The social forum process is spreading. New political culture is influencing initiatives and mobilizations beyond the process itself. Self-organized activities, the search for forms of authority that are not based on hierarchy, the diversity in the convergence of movements, are just some examples.

The thematic forums deepen the strategic orientation, which is that of equal rights and mobilizations against capitalist logic. They are bearers of a new generation of rights (Nature's rights, freedom of movement, food sovereignty …). They propose public politics. They allow for the exchange of concrete emancipation practices. The objective is to start building a different world, from now on, based on the necessary alternatives and ruptures required. The list of thematic forums, both regional and global, gets longer each time; around fifty are already calculated just for the 2012-2013 period.

The national and regional forums are exploring new ways of political transformation and opening up the subject on the evolution of regimes and relationships between movements and States. New post-neoliberal policies are being developed. They are not anti-capitalist but they look for alternative autonomic roads when confronted with the global capital market (export taxes, nationalizations …) and the possibilities of partial redistribution. They result in the fragmentation of the social movement. The autonomy of social movements is still a priority, even during negotiations and when providing support to certain regimes.

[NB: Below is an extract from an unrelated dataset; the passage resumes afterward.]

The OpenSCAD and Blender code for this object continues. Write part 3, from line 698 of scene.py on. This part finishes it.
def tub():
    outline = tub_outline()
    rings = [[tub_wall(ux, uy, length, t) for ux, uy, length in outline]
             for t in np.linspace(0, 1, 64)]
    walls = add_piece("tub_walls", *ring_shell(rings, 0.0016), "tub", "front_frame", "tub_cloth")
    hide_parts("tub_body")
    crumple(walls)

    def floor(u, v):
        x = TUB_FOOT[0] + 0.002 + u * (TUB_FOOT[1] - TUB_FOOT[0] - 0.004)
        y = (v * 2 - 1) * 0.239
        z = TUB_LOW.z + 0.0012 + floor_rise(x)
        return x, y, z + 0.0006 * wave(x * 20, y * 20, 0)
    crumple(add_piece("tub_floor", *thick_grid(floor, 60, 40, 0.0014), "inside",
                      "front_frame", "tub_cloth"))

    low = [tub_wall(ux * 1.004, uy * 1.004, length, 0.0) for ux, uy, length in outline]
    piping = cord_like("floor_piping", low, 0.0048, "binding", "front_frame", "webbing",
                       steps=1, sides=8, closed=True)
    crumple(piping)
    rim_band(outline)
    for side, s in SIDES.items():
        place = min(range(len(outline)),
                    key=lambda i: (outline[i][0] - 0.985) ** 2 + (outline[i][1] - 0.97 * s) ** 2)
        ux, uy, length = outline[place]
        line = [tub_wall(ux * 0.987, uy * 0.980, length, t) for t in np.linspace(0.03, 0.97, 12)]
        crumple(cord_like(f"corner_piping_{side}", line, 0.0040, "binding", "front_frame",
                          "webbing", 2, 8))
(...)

One more subject is left to discuss: the evolution of the International Council and its role.

The alterglobalization movement cannot be reduced to just the social forums. There are new movements on the rise that are becoming very relevant. As well as new initiatives underway, such as we saw with the mobilizations against G20 and the People's Summit at Rio+20. From the process of world social forums, the objective is to think about giving a step towards a new phase and undergoing a deep renovation of the alterglobalization movement.